土地先行プランを使う場合は、1回目の融資実行後の計画変更には再審査が必要になるので、借入金額などの借入プランはよく精査しましょう。
三井住友銀行
三井住友銀行では、つなぎ融資(つなぎローン)と分割融資対応の住宅ローン(土地先行融資)の両方を扱っています。
三井住友銀行のつなぎローンは、申込支店取扱で住宅金融支援機構直接融資を申し込み、融資が確定している場合に利用可能です。保証人は不要ですが、借入時には33,000円の保証会社手数料がかかります。
三井住友銀行の土地先行融資は、建物に対する融資とは別契約で、土地資金に対する融資を行う住宅ローンです。通常の住宅ローンと同じ金利が適用され、変動金利型・固定金利特約型・全期間固定金利型から金利タイプを選べます。
まとめ
注文住宅で利用されるつなぎ融資とは、建物の引き渡し前に複数回の融資を受けられる無担保ローンです。
つなぎ融資は通常、土地の購入、着工金、中間金などの支払いに充当され、住宅ローンが実行されるまでは利息のみ支払います。
多くの注文住宅で利用されている方法ですが、一方で住宅ローンとは別の契約になるため、住宅ローンとは異なる金利・融資期間になる点は要注意です。

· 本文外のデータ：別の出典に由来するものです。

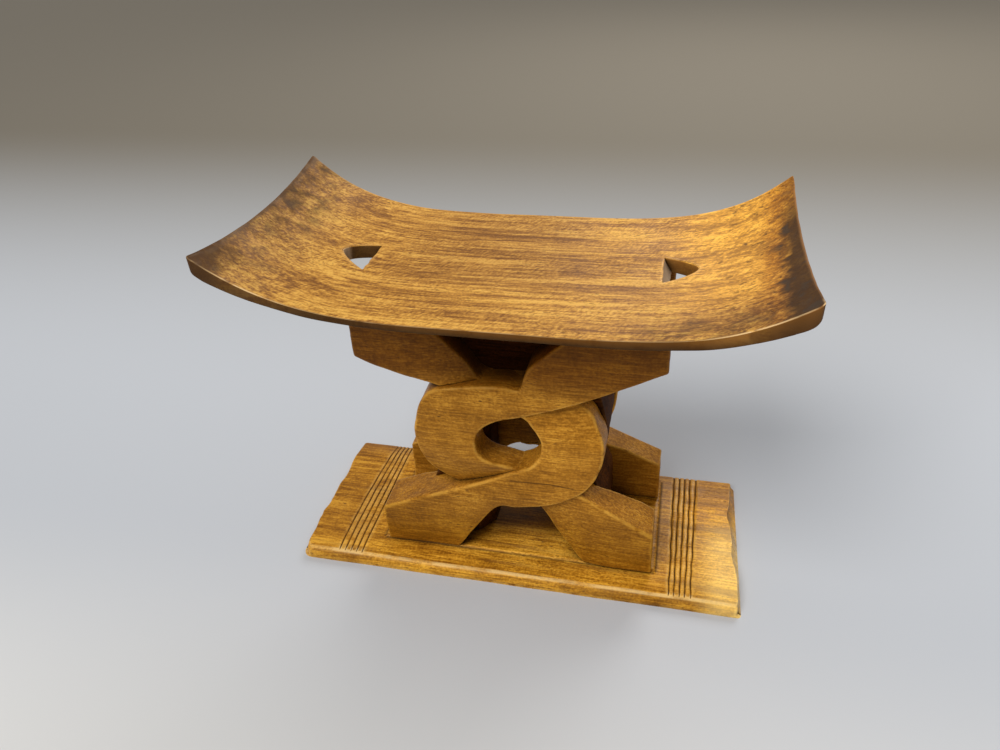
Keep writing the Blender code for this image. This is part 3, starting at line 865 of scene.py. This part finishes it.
class Graph:
    """A material's nodes, with short ways to add the kinds used here."""

    def __init__(self, name):
        self.material = bpy.data.materials.new(name)
        self.material.use_nodes = True
        self.nodes = self.material.node_tree.nodes
        self.links = self.material.node_tree.links
        self.shader = self.nodes["Principled BSDF"]

    def put(self, socket, value):
        """Set an input from a number, a colour or another node's output."""
        if isinstance(value, bpy.types.NodeSocket):
            self.links.new(value, socket)
        else:
            socket.default_value = value

    def add(self, kind, settings=None, **inputs):
        """Add a node; inputs are named with _ for a space."""
        node = self.nodes.new(kind)
        for name, value in (settings or {}).items():
            setattr(node, name, value)
        for name, value in inputs.items():
            self.put(node.inputs[name.replace("_", " ")], value)
        return node

    def feed(self, node, values):
        """Set a node's first inputs, and return its first output."""
        for index, value in enumerate(values):
            self.put(node.inputs[index], value)
        return node.outputs[0]

    def calc(self, operation, *values):
        """Return the output of a maths node."""
        return self.feed(self.add("ShaderNodeMath", {"operation": operation}), values)

    def vector(self, operation, *values):
        """Return the output of a vector maths node."""
        return self.feed(self.add("ShaderNodeVectorMath", {"operation": operation}), values)

    def times(self, first, *others):
        """Return the product of these values."""
        for value in others:
            first = self.calc("MULTIPLY", first, value)
        return first

    def most(self, first, *others):
        """Return the greatest of these values."""
        for value in others:
            first = self.calc("MAXIMUM", first, value)
        return first

    def total(self, start, terms):
        """Return a number plus each term's value times its weight."""
        for value, weight in terms:
            start = self.calc("MULTIPLY_ADD", value, weight, start)
        return start

    def parts(self, vector):
        """Return the three parts of a vector."""
        return tuple(self.add("ShaderNodeSeparateXYZ", Vector=vector).outputs)

    def facing(self):
        """Return how much the surface faces along x, y and z."""
        return self.parts(self.add("ShaderNodeNewGeometry").outputs["Normal"])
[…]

融資回数や融資期間にも制限があるため、利用時には細かい条件を確認しましょう。
金融機関によっては、住宅ローンの融資実行タイミングを複数回に分ける分割融資や土地先行融資という方法を選べることがあります。いずれのローンも利用できる金融機関が少ないため、つなぎ融資とあわせて利用可否や条件を確認してみるとよいでしょう。